Spanish benchmark 10-year yields ticked down 5 basis points but were still near the unsustainable 7 percent level, underscoring the cautious tone in a market that has been previously disappointed by lack of coordination among euro zone officials.
Investors are also betting a larger-than-expected fall in German industrial orders in June will underscore the importance of quick action from the ECB.
The softening data "is going to force the ECB to take action and is probably going to mean more Fed stimulus," said Peter Cardillo, chief market economist at Rockwell Global Capital in New York.
Despite worries over European and U.S. economies, the S&P 500 index is up more than 11 percent so far this year. Yield-hungry investors have kept buying stocks as U.S. and German government bond prices soar and yields hit historic lows.
Even as Dallas Federal Reserve president Richard Fisher told Reuters on Monday new steps by the Fed to stimulate the economy so close to a presidential election would be a mistake, Boston Fed president Eric Rosengren said in a New York Times interview the Fed should expand its holdings of mortgage bonds and Treasury securities until it is satisfied with the health of the economy.
"Feds are outlining a plan that they are leaning towards more stimulus," said Rockwell's Cardillo. "When you have Fed members openly say it, it is a good, educated guess that that is the road map they are laying out."
Equity markets have rallied since Friday on hopes the ECB will start buying Italian and Spanish debt in an effort to stabilize the bloc's credit crisis and protect the euro, even as no details on the bank's course of action have been made public.
A group of investors rescued Knight Capital Group in a $400 million deal that kept the market maker in business, all but wiping out existing shareholders. Knight shares were up 5.2 percent at $3.23, down 73 percent year-to-date.

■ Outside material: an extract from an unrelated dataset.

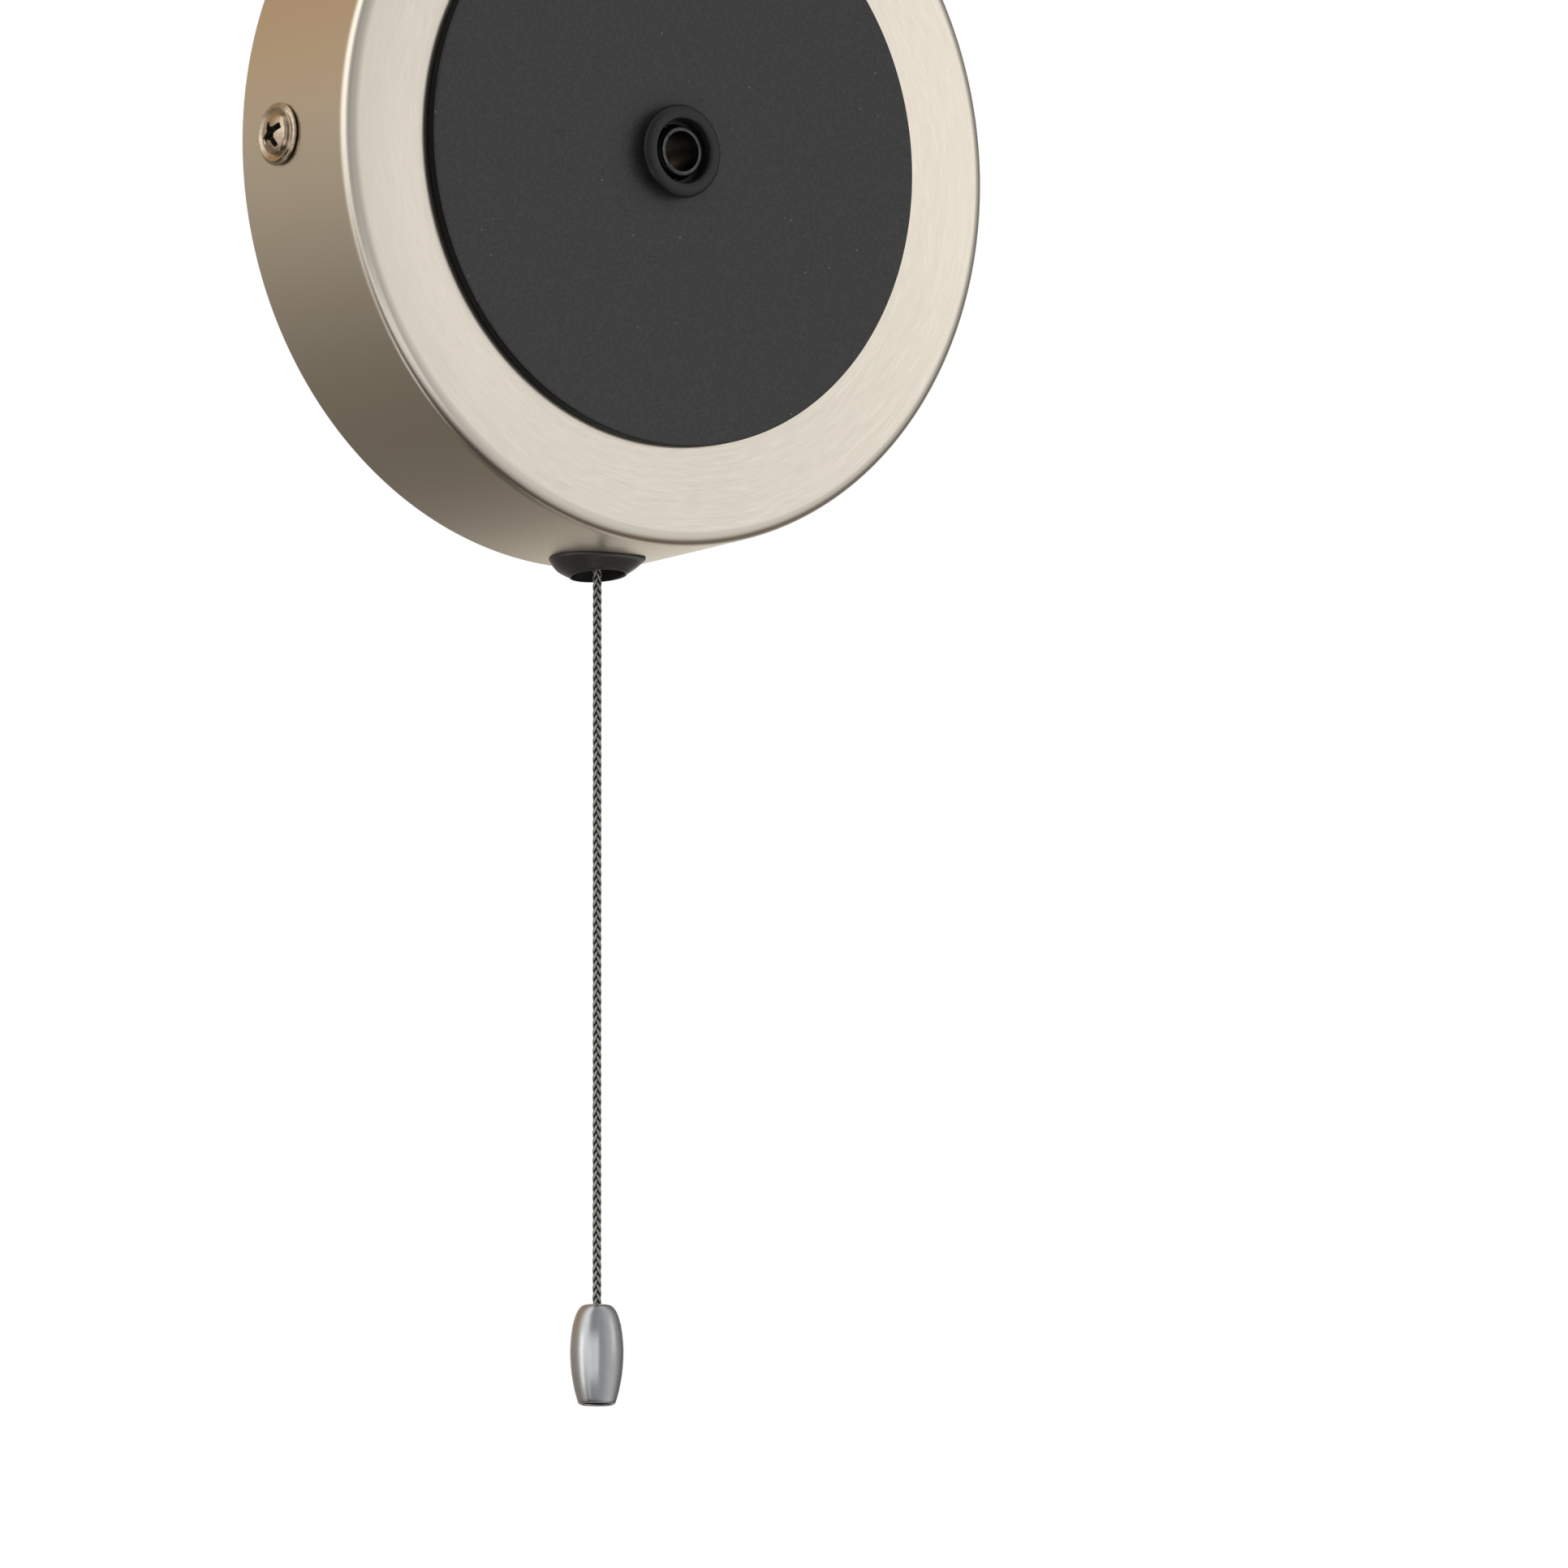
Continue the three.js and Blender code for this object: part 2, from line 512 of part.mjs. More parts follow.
function pullCord() {
  const group = new THREE.Group();
  group.position.y = CORD_Y;
  piece(group, "plunger_knot", ball(KNOT.radius, KNOT.plungerZ), BRAID);
  piece(group, "cord_inner", cordRun(KNOT.plungerZ - KNOT.radius - 0.3, BUSH.pivot + 0.9, 8), BRAID);
  piece(group, "cord_bend", ball(CORD_RADIUS - 0.05, BUSH.pivot), BRAID);
  piece(group, "cord_outer", cordRun(BUSH.pivot - 0.9, KNOT.pullZ + KNOT.radius + 0.3, 34), BRAID);
  piece(group, "cord_pull", cordPull(), PULL_METAL);
  piece(group, "pull_knot", ball(KNOT.radius, KNOT.pullZ), BRAID);
  return group;
}

const pullCordSwitch = new THREE.Group();
piece(pullCordSwitch, "canopy", canopy(), NICKEL);
piece(pullCordSwitch, "wall_bracket", wallBracket(), ZINC);
pullCordSwitch.add(sideScrews(), armSocket(), terminals(), switchUnit(), switchLeads(), pullCord());

export default pullCordSwitch;
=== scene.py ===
import json
import math

import bmesh
import bpy
from mathutils import Matrix, Vector


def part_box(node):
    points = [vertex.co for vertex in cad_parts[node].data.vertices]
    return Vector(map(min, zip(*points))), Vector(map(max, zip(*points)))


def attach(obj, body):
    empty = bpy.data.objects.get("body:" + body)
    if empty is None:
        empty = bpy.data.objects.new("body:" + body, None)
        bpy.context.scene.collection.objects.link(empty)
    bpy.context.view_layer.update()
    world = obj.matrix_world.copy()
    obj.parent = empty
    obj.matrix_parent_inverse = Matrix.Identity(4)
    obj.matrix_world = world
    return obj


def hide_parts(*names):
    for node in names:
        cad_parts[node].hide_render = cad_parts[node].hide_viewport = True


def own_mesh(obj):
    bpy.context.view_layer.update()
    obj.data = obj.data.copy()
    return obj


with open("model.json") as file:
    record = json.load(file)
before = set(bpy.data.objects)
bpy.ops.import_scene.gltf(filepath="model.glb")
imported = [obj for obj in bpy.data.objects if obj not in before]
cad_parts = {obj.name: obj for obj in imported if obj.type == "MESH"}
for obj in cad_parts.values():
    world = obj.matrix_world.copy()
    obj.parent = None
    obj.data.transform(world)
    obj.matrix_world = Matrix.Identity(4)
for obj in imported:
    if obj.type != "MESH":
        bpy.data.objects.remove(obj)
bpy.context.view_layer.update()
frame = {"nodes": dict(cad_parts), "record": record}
MM = 0.001
TURN = 2 * math.pi


def middle(node):
    low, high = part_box(node)
    return [(a + b) / 2 for a, b in zip(low, high)]


def round_size(node):
    """The radius of a node that is round about the Y axis, and its front and back, in millimetres."""
    low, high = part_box(node)
    return (high[0] - low[0]) / 2 / MM, low[1] / MM, high[1] / MM


def linked(name, data):
    """A new object in the scene."""
    made = bpy.data.objects.new(name, data)
    bpy.context.scene.collection.objects.link(made)
    return made


# ---- Camera --------------------------------------------------------------------------------------

AZIMUTH, ELEVATION = math.radians(-35.9), math.radians(-7.2)
DISTANCE = 8.0
VIEW_RIGHT, VIEW_DOWN = 0.03279, 0.09207  # from the middle of the box's back to the middle of the view
LENS_MM, SENSOR_MM = 1218.8, 36


def make_camera():
    """A long lens to the left of the box and a little below it."""
    level = math.cos(ELEVATION)
    right = Vector((math.cos(AZIMUTH), math.sin(AZIMUTH), 0))
    back = Vector((math.sin(AZIMUTH) * level, -math.cos(AZIMUTH) * level, math.sin(ELEVATION)))
    up = back.cross(right)
    camera = linked("camera", bpy.data.cameras.new("camera"))
    turn = Matrix((right, up, back)).transposed().to_4x4()
    place = back * DISTANCE + right * VIEW_RIGHT - up * VIEW_DOWN
    camera.matrix_world = Matrix.Translation(place) @ turn
    camera.data.lens = LENS_MM
    camera.data.sensor_width = SENSOR_MM
    camera.data.clip_start, camera.data.clip_end = 0.1, 100
    bpy.context.scene.camera = camera


make_camera()


# ---- Materials -----------------------------------------------------------------------------------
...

The Dow Jones industrial average rose 67.70 points, or 0.52 percent, to 13,185.21. The S&P 500 Index gained 8.60 points, or 0.62 percent, to 1,402.83. The Nasdaq Composite added 19.51 points, or 0.65 percent, to 3,009.42.
European stock markets rose 0.4 percent despite pressure from bank stocks. Standard Chartered tumbled as much as 25.7 percent in London after New York's top bank regulator threatened to remove the British lender's state banking license for allegedly hiding billions of dollars worth of transactions linked to Iran.
Pfizer and Johnson & Johnson scrapped further studies of an anticipated experimental drug for Alzheimer's disease after it failed in a second trial. U.S.-traded shares of their partner Elan Corp dropped 10.2 percent to $10.10. Pfizer shares fell 1.5 percent to $23.29 and J&J edged 0.4 percent lower to $68.57.